■ GIVEN REQUEST: Copy, character for character, the lines running from the one with "snail_rear();" to the one with "imported = [obj", ends included. Leave out every other line.

★ ★ ★ ★ ★

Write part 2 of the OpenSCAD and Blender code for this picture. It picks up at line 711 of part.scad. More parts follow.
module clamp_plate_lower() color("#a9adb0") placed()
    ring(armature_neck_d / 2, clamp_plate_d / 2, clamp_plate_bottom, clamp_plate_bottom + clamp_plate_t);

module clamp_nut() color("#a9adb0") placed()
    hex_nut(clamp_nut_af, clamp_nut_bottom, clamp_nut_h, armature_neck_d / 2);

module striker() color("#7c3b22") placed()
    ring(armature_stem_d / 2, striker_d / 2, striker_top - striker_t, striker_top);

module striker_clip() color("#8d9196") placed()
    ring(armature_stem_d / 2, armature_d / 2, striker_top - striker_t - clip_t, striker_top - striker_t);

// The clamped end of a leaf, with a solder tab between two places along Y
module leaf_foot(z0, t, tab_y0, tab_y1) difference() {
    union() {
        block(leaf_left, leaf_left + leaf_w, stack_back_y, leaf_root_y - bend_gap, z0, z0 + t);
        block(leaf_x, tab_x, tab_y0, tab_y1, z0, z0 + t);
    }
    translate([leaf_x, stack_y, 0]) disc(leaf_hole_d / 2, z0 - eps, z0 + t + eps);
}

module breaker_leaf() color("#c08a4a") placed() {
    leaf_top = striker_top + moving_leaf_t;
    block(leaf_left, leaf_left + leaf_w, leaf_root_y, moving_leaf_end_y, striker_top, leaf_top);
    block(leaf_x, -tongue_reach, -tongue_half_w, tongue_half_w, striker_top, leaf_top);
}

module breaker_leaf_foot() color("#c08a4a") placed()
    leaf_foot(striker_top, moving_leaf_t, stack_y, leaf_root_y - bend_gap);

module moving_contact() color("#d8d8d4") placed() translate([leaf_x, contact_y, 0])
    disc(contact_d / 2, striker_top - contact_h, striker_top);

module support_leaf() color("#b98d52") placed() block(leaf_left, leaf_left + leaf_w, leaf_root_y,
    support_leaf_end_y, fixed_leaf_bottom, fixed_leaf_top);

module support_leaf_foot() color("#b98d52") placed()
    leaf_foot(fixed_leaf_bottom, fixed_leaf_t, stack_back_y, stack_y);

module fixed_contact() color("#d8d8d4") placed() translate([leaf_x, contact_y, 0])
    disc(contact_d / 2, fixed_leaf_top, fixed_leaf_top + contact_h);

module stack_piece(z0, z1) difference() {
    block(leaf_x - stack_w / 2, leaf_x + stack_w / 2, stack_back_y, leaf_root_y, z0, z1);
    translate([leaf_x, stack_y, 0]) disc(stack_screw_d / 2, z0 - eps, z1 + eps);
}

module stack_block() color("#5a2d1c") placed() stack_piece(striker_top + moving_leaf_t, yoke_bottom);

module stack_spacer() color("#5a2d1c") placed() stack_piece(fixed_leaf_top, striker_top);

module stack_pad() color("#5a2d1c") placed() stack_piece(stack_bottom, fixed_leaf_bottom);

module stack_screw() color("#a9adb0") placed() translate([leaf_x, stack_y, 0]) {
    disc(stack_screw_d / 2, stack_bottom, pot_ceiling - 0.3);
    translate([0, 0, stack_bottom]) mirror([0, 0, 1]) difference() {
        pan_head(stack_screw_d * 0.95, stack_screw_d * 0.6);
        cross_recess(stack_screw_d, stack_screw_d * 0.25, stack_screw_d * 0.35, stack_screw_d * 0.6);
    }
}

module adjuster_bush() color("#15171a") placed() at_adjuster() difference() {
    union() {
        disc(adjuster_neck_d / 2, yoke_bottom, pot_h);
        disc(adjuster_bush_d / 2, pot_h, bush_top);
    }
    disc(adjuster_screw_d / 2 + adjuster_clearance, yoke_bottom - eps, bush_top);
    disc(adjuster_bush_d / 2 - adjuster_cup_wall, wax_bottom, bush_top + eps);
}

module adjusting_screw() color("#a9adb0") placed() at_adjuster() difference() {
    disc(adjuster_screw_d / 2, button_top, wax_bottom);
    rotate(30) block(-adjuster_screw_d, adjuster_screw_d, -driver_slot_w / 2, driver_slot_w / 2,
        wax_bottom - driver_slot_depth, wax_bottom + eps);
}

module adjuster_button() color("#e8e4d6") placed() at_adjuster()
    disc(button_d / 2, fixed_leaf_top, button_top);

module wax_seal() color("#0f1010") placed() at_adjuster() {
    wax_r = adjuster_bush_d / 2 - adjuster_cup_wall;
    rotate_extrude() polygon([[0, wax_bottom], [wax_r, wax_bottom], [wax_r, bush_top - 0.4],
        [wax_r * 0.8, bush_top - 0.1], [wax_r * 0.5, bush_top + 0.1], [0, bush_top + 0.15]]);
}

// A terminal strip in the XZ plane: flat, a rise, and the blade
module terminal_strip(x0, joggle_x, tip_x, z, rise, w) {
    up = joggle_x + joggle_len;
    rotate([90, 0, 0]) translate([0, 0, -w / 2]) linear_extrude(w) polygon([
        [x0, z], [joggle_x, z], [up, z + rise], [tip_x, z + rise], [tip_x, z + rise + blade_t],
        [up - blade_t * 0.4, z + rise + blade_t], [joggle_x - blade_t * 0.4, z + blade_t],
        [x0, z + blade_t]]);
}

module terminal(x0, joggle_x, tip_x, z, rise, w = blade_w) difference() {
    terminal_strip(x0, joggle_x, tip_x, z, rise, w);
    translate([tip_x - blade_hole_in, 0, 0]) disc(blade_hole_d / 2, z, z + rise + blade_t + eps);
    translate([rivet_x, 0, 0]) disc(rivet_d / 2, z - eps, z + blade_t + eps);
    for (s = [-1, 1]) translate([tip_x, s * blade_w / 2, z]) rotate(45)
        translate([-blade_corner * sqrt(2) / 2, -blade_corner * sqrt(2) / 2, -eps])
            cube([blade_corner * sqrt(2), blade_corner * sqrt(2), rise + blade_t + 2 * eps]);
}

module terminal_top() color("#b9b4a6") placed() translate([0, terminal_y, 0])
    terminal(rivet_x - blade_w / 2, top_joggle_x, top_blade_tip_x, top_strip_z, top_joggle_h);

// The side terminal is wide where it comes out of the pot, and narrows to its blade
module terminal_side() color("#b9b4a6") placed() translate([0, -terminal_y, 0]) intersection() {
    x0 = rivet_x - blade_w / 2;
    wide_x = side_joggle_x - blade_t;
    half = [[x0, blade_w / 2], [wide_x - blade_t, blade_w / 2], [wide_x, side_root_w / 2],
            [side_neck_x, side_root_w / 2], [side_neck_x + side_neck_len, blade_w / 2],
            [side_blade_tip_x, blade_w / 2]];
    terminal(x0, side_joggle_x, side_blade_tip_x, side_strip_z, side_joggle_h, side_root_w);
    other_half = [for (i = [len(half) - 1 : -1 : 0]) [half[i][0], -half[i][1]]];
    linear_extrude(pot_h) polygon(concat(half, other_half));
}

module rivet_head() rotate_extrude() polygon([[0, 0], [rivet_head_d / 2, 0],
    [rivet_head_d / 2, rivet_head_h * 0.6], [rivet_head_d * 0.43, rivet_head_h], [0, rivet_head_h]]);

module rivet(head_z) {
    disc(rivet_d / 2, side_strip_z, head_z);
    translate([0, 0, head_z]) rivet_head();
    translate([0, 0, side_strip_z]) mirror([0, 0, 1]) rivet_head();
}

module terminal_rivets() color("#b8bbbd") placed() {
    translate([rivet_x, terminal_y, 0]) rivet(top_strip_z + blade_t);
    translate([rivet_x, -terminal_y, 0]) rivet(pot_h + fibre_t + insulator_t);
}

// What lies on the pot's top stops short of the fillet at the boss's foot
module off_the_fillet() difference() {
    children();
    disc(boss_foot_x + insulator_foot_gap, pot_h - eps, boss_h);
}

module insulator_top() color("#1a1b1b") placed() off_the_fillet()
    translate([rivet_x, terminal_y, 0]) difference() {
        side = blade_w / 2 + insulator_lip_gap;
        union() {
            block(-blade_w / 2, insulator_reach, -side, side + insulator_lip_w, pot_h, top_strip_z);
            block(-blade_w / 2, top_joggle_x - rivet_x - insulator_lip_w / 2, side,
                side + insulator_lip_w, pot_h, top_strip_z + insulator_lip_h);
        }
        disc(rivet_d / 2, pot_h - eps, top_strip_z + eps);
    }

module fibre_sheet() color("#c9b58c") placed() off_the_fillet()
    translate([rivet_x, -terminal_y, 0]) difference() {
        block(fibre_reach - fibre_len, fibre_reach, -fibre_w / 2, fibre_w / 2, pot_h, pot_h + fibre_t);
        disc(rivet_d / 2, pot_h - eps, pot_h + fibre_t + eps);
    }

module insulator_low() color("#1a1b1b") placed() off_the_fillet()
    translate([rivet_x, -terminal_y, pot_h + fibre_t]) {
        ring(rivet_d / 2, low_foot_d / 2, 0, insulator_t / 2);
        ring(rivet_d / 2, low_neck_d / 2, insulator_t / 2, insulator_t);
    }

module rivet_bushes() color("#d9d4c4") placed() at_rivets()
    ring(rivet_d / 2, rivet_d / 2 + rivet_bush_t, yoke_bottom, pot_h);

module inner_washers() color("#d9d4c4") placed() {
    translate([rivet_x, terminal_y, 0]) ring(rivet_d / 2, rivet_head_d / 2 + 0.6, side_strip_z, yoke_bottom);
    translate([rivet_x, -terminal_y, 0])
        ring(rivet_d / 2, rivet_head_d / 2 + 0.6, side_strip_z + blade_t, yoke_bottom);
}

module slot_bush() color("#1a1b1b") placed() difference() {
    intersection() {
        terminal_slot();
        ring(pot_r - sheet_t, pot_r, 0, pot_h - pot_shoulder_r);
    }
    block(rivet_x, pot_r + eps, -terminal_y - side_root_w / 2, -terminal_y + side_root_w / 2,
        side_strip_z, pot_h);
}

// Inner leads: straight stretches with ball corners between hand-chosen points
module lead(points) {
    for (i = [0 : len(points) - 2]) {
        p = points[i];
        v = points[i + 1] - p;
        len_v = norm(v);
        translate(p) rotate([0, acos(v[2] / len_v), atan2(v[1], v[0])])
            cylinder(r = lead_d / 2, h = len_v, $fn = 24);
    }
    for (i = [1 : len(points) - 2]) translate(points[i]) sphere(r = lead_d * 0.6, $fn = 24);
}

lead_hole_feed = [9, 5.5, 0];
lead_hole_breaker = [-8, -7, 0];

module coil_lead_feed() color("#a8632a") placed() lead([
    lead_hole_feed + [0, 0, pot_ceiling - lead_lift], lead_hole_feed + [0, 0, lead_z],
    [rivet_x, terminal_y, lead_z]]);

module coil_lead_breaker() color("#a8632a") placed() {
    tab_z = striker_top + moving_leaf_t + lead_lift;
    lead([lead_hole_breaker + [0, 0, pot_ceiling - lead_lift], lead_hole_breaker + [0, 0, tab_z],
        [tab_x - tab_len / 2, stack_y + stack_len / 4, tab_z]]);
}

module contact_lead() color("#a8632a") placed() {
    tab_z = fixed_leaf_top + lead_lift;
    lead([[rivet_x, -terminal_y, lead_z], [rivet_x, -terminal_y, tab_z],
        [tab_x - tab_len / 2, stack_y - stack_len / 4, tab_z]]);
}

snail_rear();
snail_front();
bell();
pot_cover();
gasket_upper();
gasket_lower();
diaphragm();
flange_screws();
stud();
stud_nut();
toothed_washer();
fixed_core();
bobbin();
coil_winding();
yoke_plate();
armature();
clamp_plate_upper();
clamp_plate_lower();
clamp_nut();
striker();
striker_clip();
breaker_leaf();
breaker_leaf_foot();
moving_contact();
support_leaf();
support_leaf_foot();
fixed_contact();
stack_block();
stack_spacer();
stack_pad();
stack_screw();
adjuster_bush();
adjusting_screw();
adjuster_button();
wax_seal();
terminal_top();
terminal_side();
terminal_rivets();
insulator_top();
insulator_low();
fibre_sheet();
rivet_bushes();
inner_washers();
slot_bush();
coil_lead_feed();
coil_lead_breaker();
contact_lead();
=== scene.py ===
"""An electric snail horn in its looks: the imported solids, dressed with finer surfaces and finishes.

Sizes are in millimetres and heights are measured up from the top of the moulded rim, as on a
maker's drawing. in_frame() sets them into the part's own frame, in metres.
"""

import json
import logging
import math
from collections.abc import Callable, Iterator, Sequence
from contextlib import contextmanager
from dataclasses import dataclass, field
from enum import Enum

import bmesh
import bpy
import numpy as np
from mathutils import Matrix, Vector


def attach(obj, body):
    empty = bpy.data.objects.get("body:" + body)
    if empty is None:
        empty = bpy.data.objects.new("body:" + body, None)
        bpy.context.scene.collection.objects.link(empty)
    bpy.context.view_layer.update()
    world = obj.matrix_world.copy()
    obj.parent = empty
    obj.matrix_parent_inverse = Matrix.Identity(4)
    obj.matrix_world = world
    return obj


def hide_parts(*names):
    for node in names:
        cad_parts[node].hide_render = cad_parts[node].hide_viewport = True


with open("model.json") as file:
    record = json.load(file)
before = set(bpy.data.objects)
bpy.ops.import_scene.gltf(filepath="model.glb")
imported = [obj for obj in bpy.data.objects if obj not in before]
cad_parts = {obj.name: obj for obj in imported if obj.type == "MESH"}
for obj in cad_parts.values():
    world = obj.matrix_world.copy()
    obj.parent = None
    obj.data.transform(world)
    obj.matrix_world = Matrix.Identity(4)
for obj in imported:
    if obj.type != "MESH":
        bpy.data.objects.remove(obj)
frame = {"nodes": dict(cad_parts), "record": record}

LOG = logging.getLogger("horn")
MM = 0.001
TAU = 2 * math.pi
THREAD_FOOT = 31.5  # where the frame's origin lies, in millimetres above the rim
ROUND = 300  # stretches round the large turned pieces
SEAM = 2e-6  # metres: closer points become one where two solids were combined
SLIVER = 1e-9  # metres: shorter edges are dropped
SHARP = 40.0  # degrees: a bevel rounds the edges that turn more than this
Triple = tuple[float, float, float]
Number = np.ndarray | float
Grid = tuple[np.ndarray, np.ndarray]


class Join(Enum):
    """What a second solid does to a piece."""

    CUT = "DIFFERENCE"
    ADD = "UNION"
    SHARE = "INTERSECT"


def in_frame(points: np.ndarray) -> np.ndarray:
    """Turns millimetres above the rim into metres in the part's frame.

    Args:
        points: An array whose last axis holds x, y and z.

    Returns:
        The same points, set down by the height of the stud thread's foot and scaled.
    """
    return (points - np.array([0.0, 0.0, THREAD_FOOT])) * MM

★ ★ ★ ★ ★

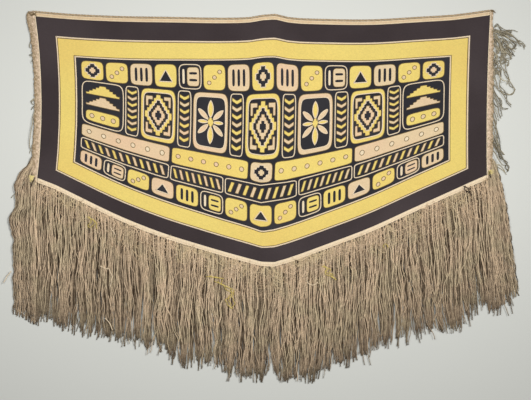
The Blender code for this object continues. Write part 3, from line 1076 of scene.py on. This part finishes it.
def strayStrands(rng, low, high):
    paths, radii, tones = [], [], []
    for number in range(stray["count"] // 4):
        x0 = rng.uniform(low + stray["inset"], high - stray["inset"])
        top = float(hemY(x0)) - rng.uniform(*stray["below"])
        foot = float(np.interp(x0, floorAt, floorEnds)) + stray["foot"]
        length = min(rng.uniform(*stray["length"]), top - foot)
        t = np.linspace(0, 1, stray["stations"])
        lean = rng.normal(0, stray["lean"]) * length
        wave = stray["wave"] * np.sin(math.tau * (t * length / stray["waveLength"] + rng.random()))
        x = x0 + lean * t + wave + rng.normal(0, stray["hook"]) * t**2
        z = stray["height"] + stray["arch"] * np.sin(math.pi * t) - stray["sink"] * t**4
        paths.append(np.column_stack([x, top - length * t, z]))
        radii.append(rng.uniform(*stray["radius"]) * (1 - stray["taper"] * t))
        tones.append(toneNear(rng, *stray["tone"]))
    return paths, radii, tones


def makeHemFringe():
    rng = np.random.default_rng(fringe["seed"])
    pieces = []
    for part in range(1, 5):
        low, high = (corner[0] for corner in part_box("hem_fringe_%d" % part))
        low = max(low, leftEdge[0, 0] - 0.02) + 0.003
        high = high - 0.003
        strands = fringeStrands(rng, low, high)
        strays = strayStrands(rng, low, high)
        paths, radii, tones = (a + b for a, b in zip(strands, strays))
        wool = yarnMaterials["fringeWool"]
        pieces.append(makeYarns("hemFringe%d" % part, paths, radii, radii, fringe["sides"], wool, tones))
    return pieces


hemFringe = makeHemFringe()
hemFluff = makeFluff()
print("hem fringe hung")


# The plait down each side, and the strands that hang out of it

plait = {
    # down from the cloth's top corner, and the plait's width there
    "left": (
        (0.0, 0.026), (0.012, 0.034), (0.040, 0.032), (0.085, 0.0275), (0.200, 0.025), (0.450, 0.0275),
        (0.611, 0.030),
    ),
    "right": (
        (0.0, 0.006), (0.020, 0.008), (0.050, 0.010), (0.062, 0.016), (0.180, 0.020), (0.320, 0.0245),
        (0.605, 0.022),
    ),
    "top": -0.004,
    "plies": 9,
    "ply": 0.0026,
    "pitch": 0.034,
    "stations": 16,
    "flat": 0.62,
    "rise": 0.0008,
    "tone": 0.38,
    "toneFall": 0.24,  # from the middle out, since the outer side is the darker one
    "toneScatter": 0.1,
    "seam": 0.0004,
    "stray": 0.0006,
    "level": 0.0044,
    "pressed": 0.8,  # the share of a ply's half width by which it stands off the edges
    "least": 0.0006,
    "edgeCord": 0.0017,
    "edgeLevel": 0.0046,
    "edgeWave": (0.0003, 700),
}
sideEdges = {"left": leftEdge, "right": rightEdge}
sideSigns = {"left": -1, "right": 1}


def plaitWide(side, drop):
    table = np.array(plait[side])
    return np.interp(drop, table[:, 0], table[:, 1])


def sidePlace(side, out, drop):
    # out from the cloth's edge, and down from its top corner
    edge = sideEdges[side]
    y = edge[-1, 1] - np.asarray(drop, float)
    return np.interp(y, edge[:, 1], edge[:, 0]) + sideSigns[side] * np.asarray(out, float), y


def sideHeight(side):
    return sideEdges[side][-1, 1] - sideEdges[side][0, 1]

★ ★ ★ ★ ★

■ TASK OUTPUT:
snail_rear();
snail_front();
bell();
pot_cover();
gasket_upper();
gasket_lower();
diaphragm();
flange_screws();
stud();
stud_nut();
toothed_washer();
fixed_core();
bobbin();
coil_winding();
yoke_plate();
armature();
clamp_plate_upper();
clamp_plate_lower();
clamp_nut();
striker();
striker_clip();
breaker_leaf();
breaker_leaf_foot();
moving_contact();
support_leaf();
support_leaf_foot();
fixed_contact();
stack_block();
stack_spacer();
stack_pad();
stack_screw();
adjuster_bush();
adjusting_screw();
adjuster_button();
wax_seal();
terminal_top();
terminal_side();
terminal_rivets();
insulator_top();
insulator_low();
fibre_sheet();
rivet_bushes();
inner_washers();
slot_bush();
coil_lead_feed();
coil_lead_breaker();
contact_lead();
=== scene.py ===
"""An electric snail horn in its looks: the imported solids, dressed with finer surfaces and finishes.

Sizes are in millimetres and heights are measured up from the top of the moulded rim, as on a
maker's drawing. in_frame() sets them into the part's own frame, in metres.
"""

import json
import logging
import math
from collections.abc import Callable, Iterator, Sequence
from contextlib import contextmanager
from dataclasses import dataclass, field
from enum import Enum

import bmesh
import bpy
import numpy as np
from mathutils import Matrix, Vector


def attach(obj, body):
    empty = bpy.data.objects.get("body:" + body)
    if empty is None:
        empty = bpy.data.objects.new("body:" + body, None)
        bpy.context.scene.collection.objects.link(empty)
    bpy.context.view_layer.update()
    world = obj.matrix_world.copy()
    obj.parent = empty
    obj.matrix_parent_inverse = Matrix.Identity(4)
    obj.matrix_world = world
    return obj


def hide_parts(*names):
    for node in names:
        cad_parts[node].hide_render = cad_parts[node].hide_viewport = True


with open("model.json") as file:
    record = json.load(file)
before = set(bpy.data.objects)
bpy.ops.import_scene.gltf(filepath="model.glb")
imported = [obj for obj in bpy.data.objects if obj not in before]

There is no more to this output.